John C. Trever (November 26, 1916 – April 29, 2006) was a Biblical scholar and archaeologist, who was involved in the discovery of the Dead Sea Scrolls.

Education
Trever received a degree (B.D.) from Yale Divinity School and a Ph.D. in Old Testament studies from Yale Graduate School. He did post-doctoral studies in archaeology through the American School of Oriental Research in Jerusalem.

Career
He became the first American scholar to see fragments of the Dead Sea Scrolls in the Spring of 1948. At the time Trever was filling in for William F. Albright, the director at the American Schools of Oriental Research. He was contacted by a representative of Mar Samuel of St. Mark's Assyrian Orthodox Monastery who desired to authenticate three scrolls that we now know had been purchased from Kando, a Syrian-Christian antiquities dealer in Bethlehem.
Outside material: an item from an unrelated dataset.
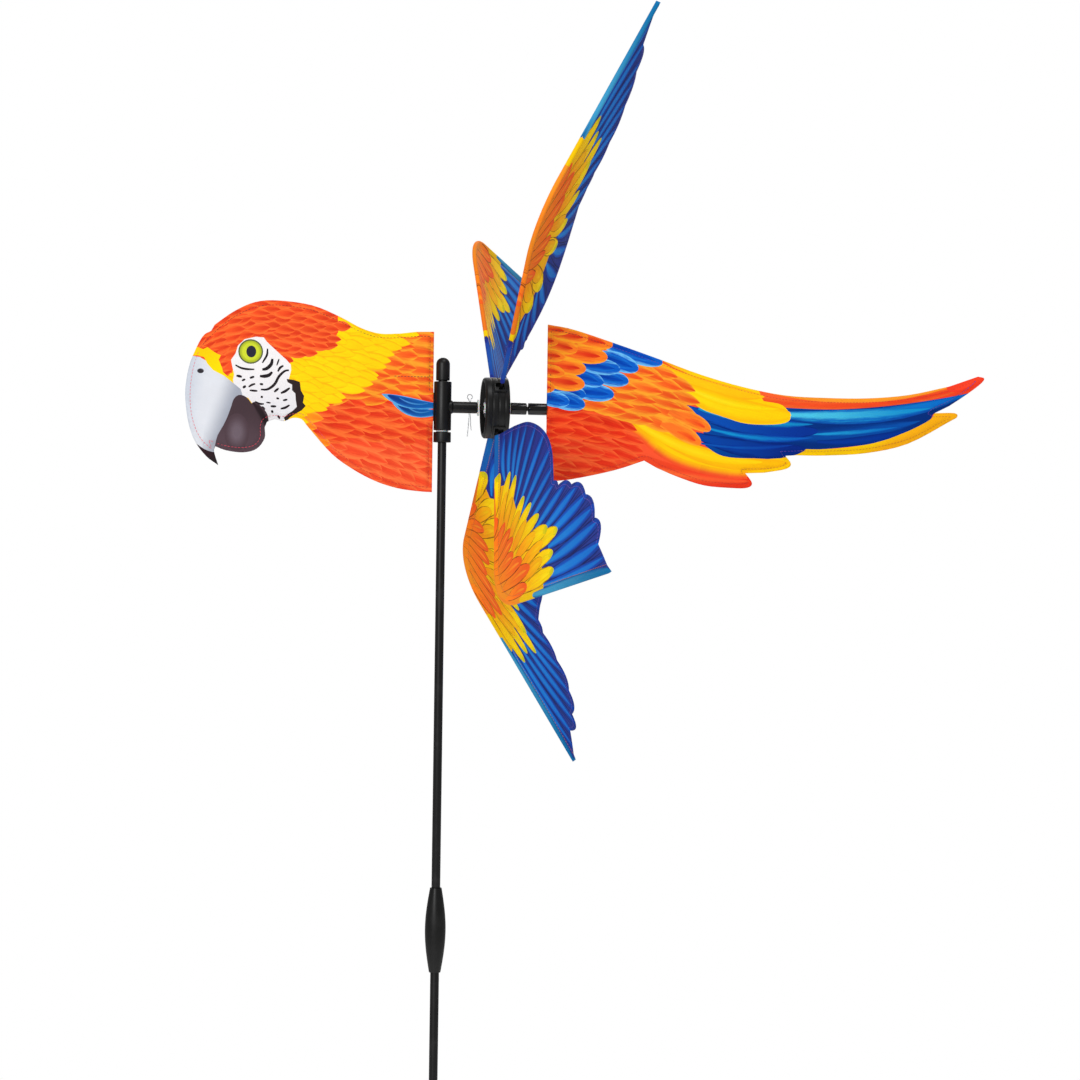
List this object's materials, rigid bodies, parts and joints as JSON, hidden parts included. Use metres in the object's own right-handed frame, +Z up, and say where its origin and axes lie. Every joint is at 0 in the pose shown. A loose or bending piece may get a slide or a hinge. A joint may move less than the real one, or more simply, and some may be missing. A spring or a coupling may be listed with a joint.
{
  "type": "whirligig",
  "caption": "Garden wind spinner: a printed macaw body that swivels on a pole, with a rotor of bent cloth wings spinning on its axle.",
  "frame": {"origin": "centre of the pole's flat lower end", "axes": "+Z up the pole, -X along the beak, +X along the tail, the bird symmetric about the XZ plane"},
  "size_m": [0.7464, 0.7136, 1.3432],
  "materials": {
    "black_rod": "pultruded fibreglass rod, satin black",
    "black_plastic": "moulded black plastic, fine matte grain",
    "gloss_sleeve": "glossy black tube",
    "steel_wire": "bright steel wire",
    "clear_plastic": "natural translucent nylon",
    "foam_board": "closed-cell foam board",
    "body_cloth": "printed woven polyester, scarlet and orange feathers",
    "wing_cloth": "printed woven polyester, blue, yellow and orange feathers"
  },
  "bodies": {
    "pole": {"lower_pole": "black_rod", "upper_pole": "black_rod", "pole_connector": "black_plastic", "swivel_collar": "black_plastic", "swivel_washer": "clear_plastic", "pole_cap": "black_plastic"},
    "vane": {"tee_fitting": "black_plastic", "axle_rod": "black_rod", "front_washer": "clear_plastic", "rear_washer": "clear_plastic", "stop_sleeve": "gloss_sleeve", "tail_sleeve": "gloss_sleeve", "cotter_pin": "steel_wire", "head_board": "foam_board", "tail_board": "foam_board", "head_cloth_left": "body_cloth", "head_cloth_right": "body_cloth", "tail_cloth_left": "body_cloth", "tail_cloth_right": "body_cloth"},
    "rotor": {"hub_drum": "black_plastic", "hub_bushing": "clear_plastic", "wing_rod_1": "black_rod", "wing_rod_2": "black_rod", "wing_rod_3": "black_rod", "wing_rod_4": "black_rod", "wing_sleeve_1": "wing_cloth", "wing_sleeve_2": "wing_cloth", "wing_sleeve_3": "wing_cloth", "wing_sleeve_4": "wing_cloth", "wing_cloth_1": "wing_cloth", "wing_cloth_2": "wing_cloth", "wing_cloth_3": "wing_cloth", "wing_cloth_4": "wing_cloth"}
  },
  "joints": [
    {"name": "vane_swivel", "type": "hinge", "parent": "pole", "child": "vane", "pos_m": [0, 0, 1], "axis": [0, 0, 1], "continuous": true},
    {"name": "rotor_spin", "type": "hinge", "parent": "vane", "child": "rotor", "pos_m": [0.05, 0, 1], "axis": [1, 0, 0], "continuous": true}
  ]
}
Trever, an experienced photographer, photographed the scrolls, 1QIsaiahA, 1QpHabukkuk, and 1QS, and immediately sent copies to Near East scholar William F. Albright, who recognized them as the "greatest MS discovery of modern times!”

Trever is the author of "The Untold Story of Qumran" (1965) and "The Dead Sea Scrolls: A Personal Account" (2003). He taught at several colleges: Baldwin-Wallace College in Ohio, Morris Harvey College in West Virginia (the University of Charleston), and Claremont School of Theology in California.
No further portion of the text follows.